**Exercise requirements:**
Output exactly the lines from the line with "Turn this picture" through the end of the records below. Include nothing else.

**Listed records:**
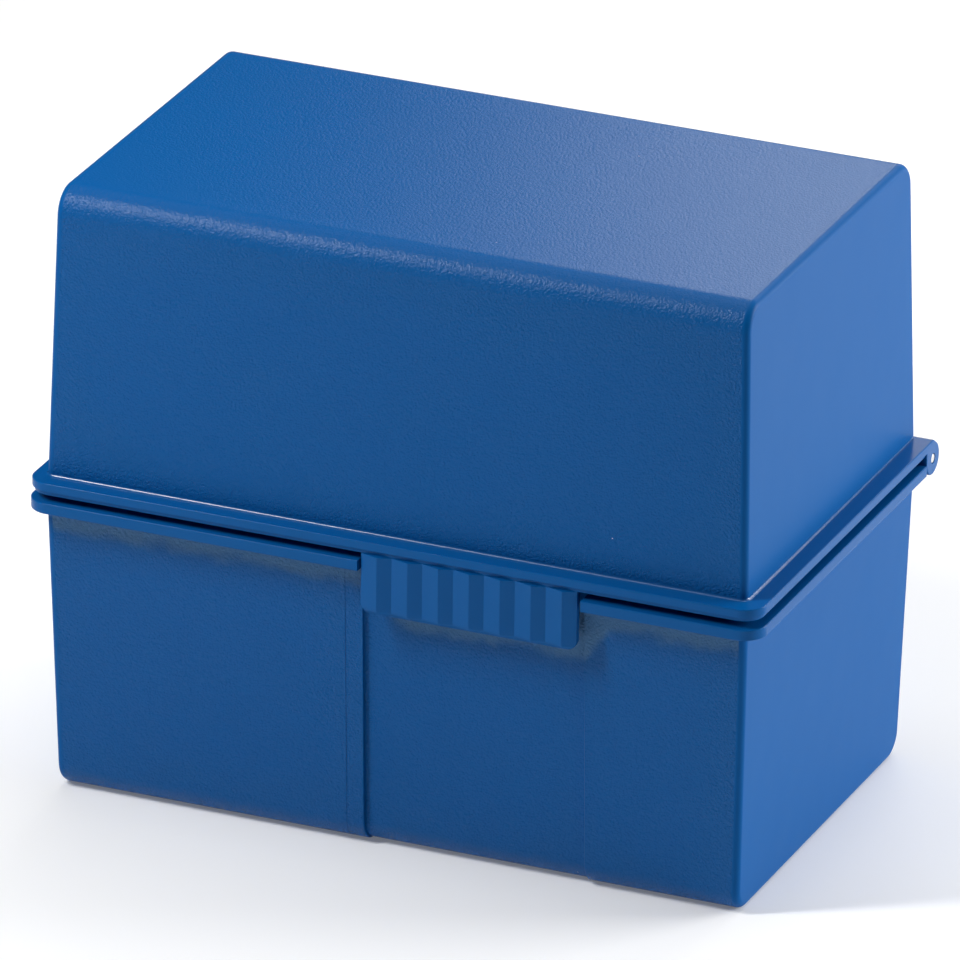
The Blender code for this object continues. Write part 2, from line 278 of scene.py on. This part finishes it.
def smooth(piece, angle, crease=None):
    """Shade the piece smooth, but keep edges sharper than the angle and those that pass the test crisp."""
    bpy.ops.object.select_all(action="DESELECT")
    piece.select_set(True)
    bpy.context.view_layer.objects.active = piece
    bpy.ops.object.shade_smooth_by_angle(angle=angle)
    if crease:
        bpy.ops.object.mode_set(mode="EDIT")
        select_edges(crease)
        bpy.ops.mesh.mark_sharp()
        finish_editing()
    apply_modifier(piece, "WEIGHTED_NORMAL", keep_sharp=True, weight=100)


def block_tool(low, high):
    tool = start_block("tool", low, high)
    finish_editing()
    return tool


def bar(name, outline, low, high, edge=0.0):
    """Extrude an outline of (y, z) points from x low to x high, its end edges softened."""
    bpy.ops.object.select_all(action="DESELECT")
    bpy.ops.mesh.primitive_circle_add(vertices=len(outline), radius=1, fill_type="NGON")
    piece = bpy.context.object
    piece.name = piece.data.name = name
    for vert, (y, z) in zip(piece.data.vertices, outline):
        vert.co = (low, y, z)
    bpy.ops.object.mode_set(mode="EDIT")
    bpy.ops.mesh.select_all(action="SELECT")
    bpy.ops.mesh.extrude_region_move(TRANSFORM_OT_translate={"value": (high - low, 0, 0)})
    bpy.ops.mesh.select_all(action="SELECT")
    bpy.ops.mesh.normals_make_consistent(inside=False)
    if edge:
        select_edges(lambda c, n1, n2, e: not runs_along(e, 0))
        round_selected(edge, 2)
    finish_editing()
    return piece


def drum(name, radius, low, high, sides=96):
    """Round bar about the hinge axis."""
    turns = [2 * pi * i / sides for i in range(sides)]
    outline = [(HINGE_Y + radius * cos(t), HINGE_Z + radius * sin(t)) for t in turns]
    return bar(name, outline, low, high)


def hinge_arc(radius, start, end, step=4):
    """Points (y, z) about the hinge axis between two angles in degrees."""
    count = max(round(abs(end - start) / step), 1)
    turns = [radians(start + (end - start) * i / count) for i in range(count + 1)]
    return [(radius * cos(t), radius * sin(t)) for t in turns]


def eye_spans(sizes, left_trim):
    """The x range of each eye along the hinge, lid and base in turn."""
    low, high = LID_LOW.x + left_trim, LID_HIGH.x
    width = (high - low) / sizes.count
    spans = []
    for i in range(sizes.count):
        left = low + i * width + (sizes.gap / 2 if i else END_RELIEF)
        right = low + (i + 1) * width - (sizes.gap / 2 if i < sizes.count - 1 else END_RELIEF)
        spans.append((left, right))
    return spans


# ---- What the two shells share ----

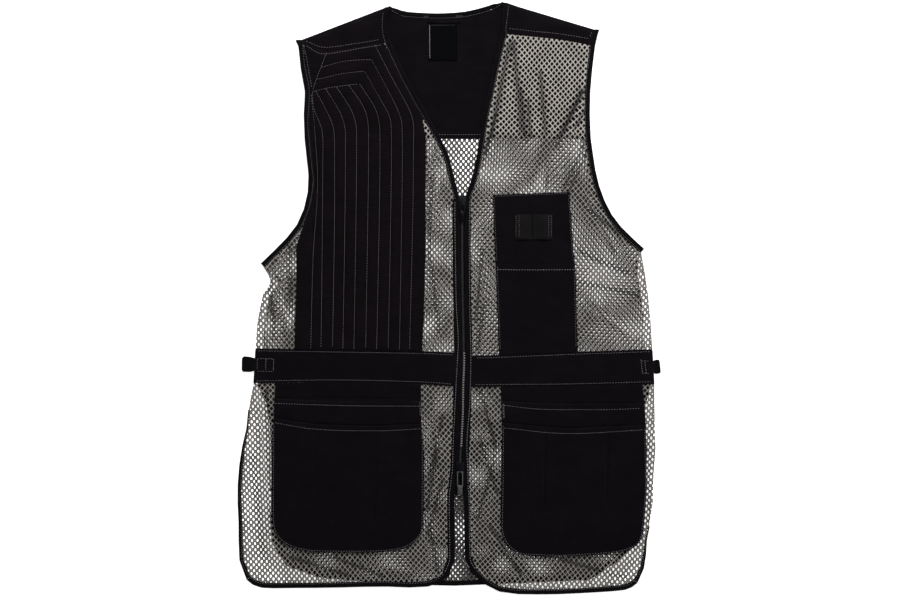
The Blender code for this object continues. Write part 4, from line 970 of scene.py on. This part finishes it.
solid = shell_of("zip_teeth", 12)
teeth_form = BVHTree.FromBMesh(solid)
solid.free()
tooth = bmesh.new()
bmesh.ops.create_cube(tooth, size=1)
bmesh.ops.scale(tooth, verts=tooth.verts, vec=[s * MM for s in TOOTH])
bmesh.ops.bevel(tooth, geom=tooth.edges, offset=TOOTH_EDGE * MM, segments=1,
                profile=0.5, affect="EDGES", material=-1)
dark_places, bright_places = [], []
for k, spot in enumerate(smooth_line(ZIP_LINE, TOOTH_PITCH / 2)):
    hit = surface(teeth_form, spot)
    if hit:
        hand = -1 if k % 2 else 1
        level = hit.z - 0.5 * TOOTH[2] * MM
        place = Matrix.Translation((spot.x + hand * TOOTH_ASIDE * MM, spot.y, level))
        # Painted highlight: in this span the right tape's teeth take the bright nickel
        bright = hand > 0 and HIGHLIGHT_SPAN[0] * MM < spot.y < HIGHLIGHT_SPAN[1] * MM
        (bright_places if bright else dark_places).append(place)
dark_row, bright_row = repeated(tooth.copy(), dark_places), repeated(tooth, bright_places)
dark_teeth = piece("zip_dark_teeth", dark_row, dark_nickel, ["zip_teeth"], levels=0)
bright_teeth = piece("zip_bright_teeth", bright_row, highlight_nickel, levels=0)
for face in [*dark_teeth.data.polygons, *bright_teeth.data.polygons]:
    face.use_smooth = False


# The two sliders and their pulls: pressed metal painted black. Each pull hangs from a bridge
# on its slider by an eye, and its end is pierced with a long slot. The lower pull is a paler grey metal.

METAL_EDGE = 0.28
# Edges that bend by more than the first angle are rounded, and by less than the second removed
SMOOTH_ANGLE = 0.5
FLAT_ANGLE = 0.02
for end in ("upper", "lower"):
    for part, body in (("slider", "garment"), ("pull", f"{end}_pull")):
        shape = cad_mesh(f"{part}_{end}")
        bmesh.ops.dissolve_limit(shape, angle_limit=FLAT_ANGLE, verts=shape.verts, edges=shape.edges)
        inner_edges = [e for e in shape.edges if len(e.link_faces) == 2]
        sharp = [e for e in inner_edges if e.calc_face_angle() > SMOOTH_ANGLE]
        bmesh.ops.bevel(shape, geom=sharp, offset=METAL_EDGE * MM, segments=2,
                        profile=0.5, affect="EDGES", clamp_overlap=True, material=-1)
        plating = pale_metal if (end, part) == ("lower", "pull") else black_metal
        piece(f"{end}_{part}_metal", shape, plating, [f"{part}_{end}"],
              body=body, levels=0)


# The studio: a plain white sweep under soft even light from above, a little stronger from
# beyond the neck, and a camera straight overhead.

# The floor's half width in metres, and how many millimetres it lies below the vest
FLOOR_HALF = 3.0
FLOOR_DROP = 0.3
floor_mesh = bmesh.new()
bmesh.ops.create_grid(floor_mesh, x_segments=1, y_segments=1, size=FLOOR_HALF)
bmesh.ops.translate(floor_mesh, verts=floor_mesh.verts, vec=(0, 0, -FLOOR_DROP * MM))
paper, _tree, shader = new_finish("white_paper")
PAPER = {"Base Color": (0.9, 0.9, 0.9, 1), "Roughness": 0.9,
         "Emission Color": (1, 1, 1, 1), "Emission Strength": 0.72}
set_inputs(shader, PAPER)
mesh_object("floor", floor_mesh, paper)

world = bpy.data.worlds.new("studio")
world.use_nodes = True
set_inputs(world.node_tree.nodes["Background"], {"Color": (1, 1, 1, 1), "Strength": 0.30})
bpy.context.scene.world = world
# Each lamp's place in metres, its power in watts and its width
LAMPS = {"key": ((0.1, 1.1, 1.3), 25, 1.0), "fill": ((1.2, -0.2, 1.6), 7, 1.6)}
for lamp_name, (spot, energy, width) in LAMPS.items():
    lamp = in_scene(lamp_name, bpy.data.lights.new(lamp_name, "AREA"))
    lamp.data.energy = energy
    lamp.data.size = width
    lamp.location = spot
    lamp.rotation_euler = (-Vector(spot)).to_track_quat("-Z", "Y").to_euler()

# The photograph's width in pixels, and how many millimetres one shows on the cloth
PHOTO_PIXELS = 900
PIXEL = 1.27
CLOTH_LEVEL = 5
PHOTO_WIDE = PHOTO_PIXELS * PIXEL * MM
# Where the middle of the photograph lies on the cloth
PHOTO_CENTRE = (1.27, -2.73)
# The camera's height over the cloth in metres, and the width of its sensor in millimetres
CAMERA_HEIGHT = 2.6
SENSOR = 36
camera = in_scene("camera", bpy.data.cameras.new("camera"))
camera.data.sensor_width = SENSOR
camera.data.lens = SENSOR * CAMERA_HEIGHT / PHOTO_WIDE
camera.location = (PHOTO_CENTRE[0] * MM, PHOTO_CENTRE[1] * MM, CLOTH_LEVEL * MM + CAMERA_HEIGHT)
bpy.context.scene.camera = camera
bpy.context.scene.view_settings.view_transform = "Standard"
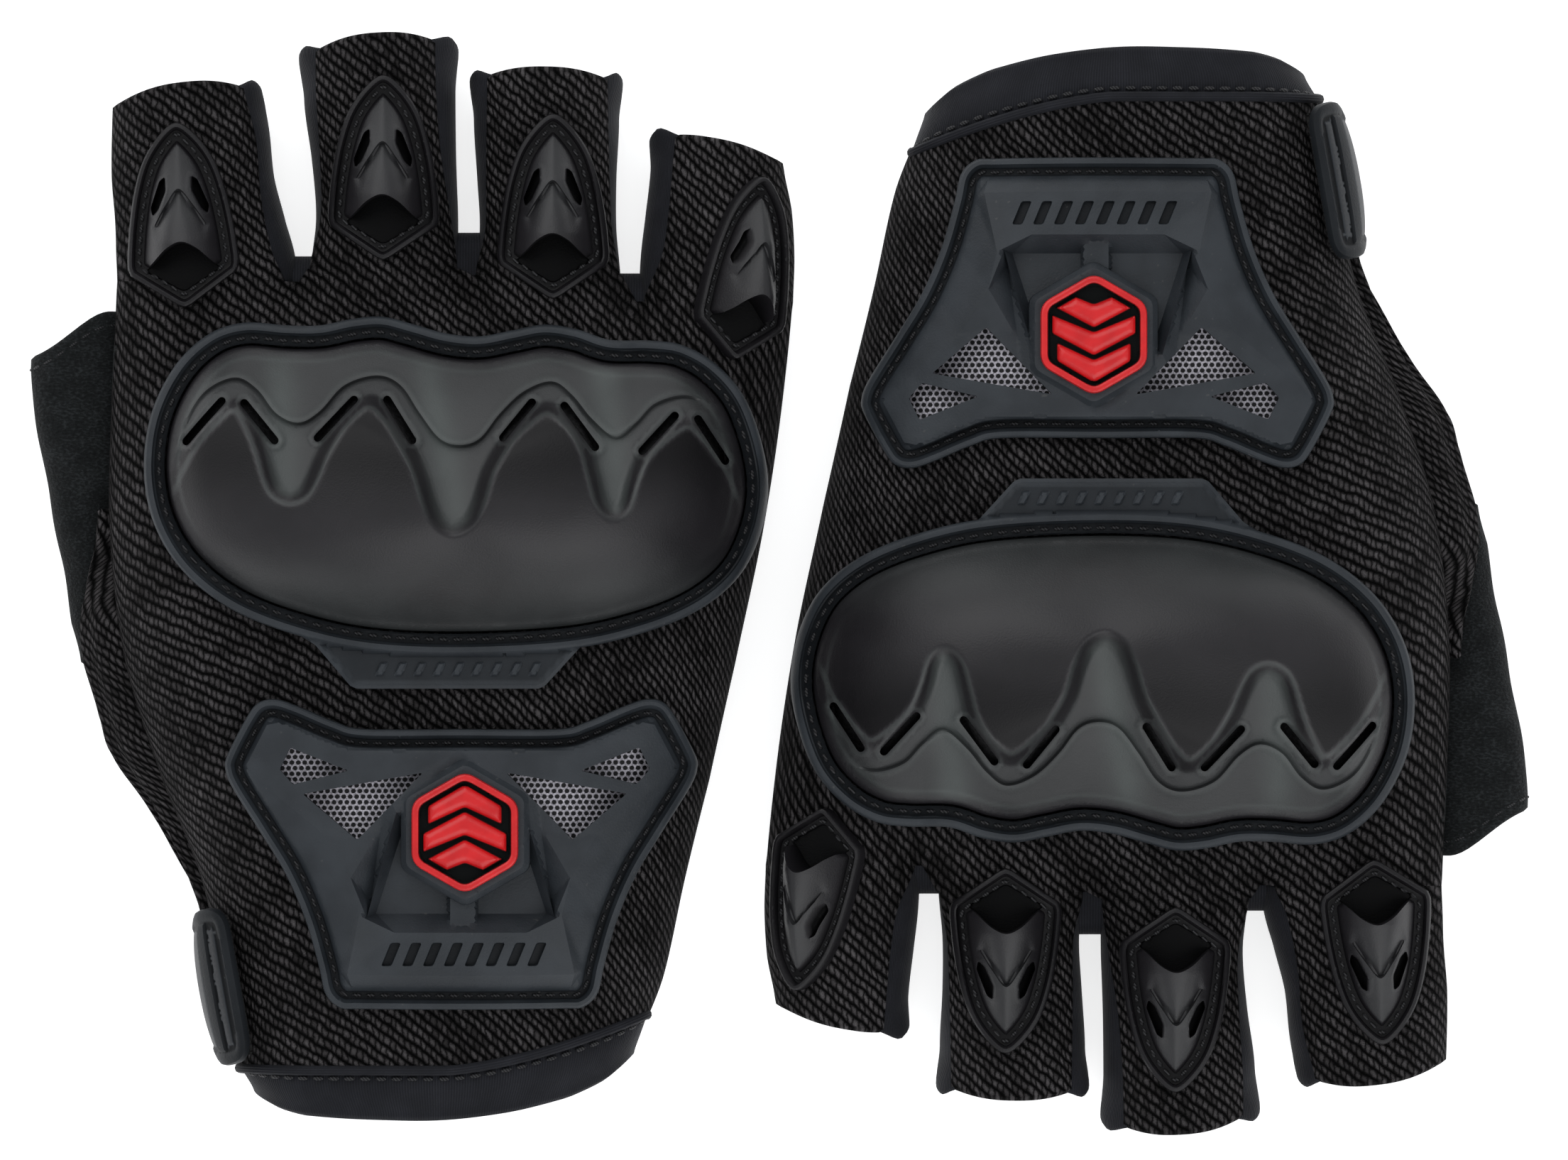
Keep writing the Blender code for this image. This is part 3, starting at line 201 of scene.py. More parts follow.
# Finger guards: centre, turn about Z and lean outwards in degrees. The lists are the right half
# of the edge, the hood's half width and height by y, the lip and floor of the mouth at the rear,
# one of the two slots, and the step across the hood.
GUARDS = {
    "index": ((-35.3, 56.0), 3.0, 0.0), "middle": ((-4.5, 63.2), 0.0, 0.0),
    "ring": ((21.3, 57.3), 0.0, 0.0), "little": ((50.4, 48.0), -9.0, 34.0),
}
GUARD_SIDE = [(-2.6, 12.4), (0.0, 14.1), (2.6, 12.4), (5.3, 8.6), (7.0, 3.6), (8.0, -1.8), (8.5, -6.6)]
GUARD_REAR = [(8.5, -7.8), (8.1, -8.9), (1.0, -13.7), (0.0, -14.1)]
GUARD_WIDTH = [
    (-14.1, 0.1), (-8.9, 8.3), (-6.6, 8.5), (-1.8, 8.0), (3.6, 7.0), (8.6, 5.3), (12.4, 2.6), (14.1, 0.1),
]
GUARD_RIDGE = [(-9.0, 6.3), (-4.2, 6.4), (0.0, 5.5), (4.0, 4.7), (8.0, 3.0), (11.6, 1.3)]
GUARD_LIP = [(-5.7, -8.2), (-4.2, -6.9), (-2.2, -5.1), (0, -4.2), (2.2, -5.1), (4.2, -6.9), (5.7, -8.2)]
GUARD_MOUTH = [(5.4, -8.6), (0.5, -11.5), (0.0, -11.6), (-0.5, -11.5), (-5.4, -8.6)]
GUARD_SLOT = [(2.0, 5.9), (2.9, 5.3), (4.5, 1.2), (4.2, -0.1), (3.2, 0.8), (1.9, 3.6)]
GUARD_STEP = [(-3.9, -1.4), (-2.0, 1.6), (0, 3.9), (2.0, 1.6), (3.9, -1.4)]
GUARD_RIM = 2.75

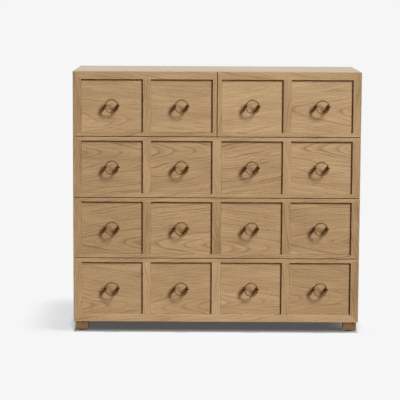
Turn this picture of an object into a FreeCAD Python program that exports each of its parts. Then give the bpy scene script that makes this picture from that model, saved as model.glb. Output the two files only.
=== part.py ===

**Result for this task:**
Turn this picture of an object into a FreeCAD Python program that exports each of its parts. Then give the bpy scene script that makes this picture from that model, saved as model.glb. Output the two files only.
=== part.py ===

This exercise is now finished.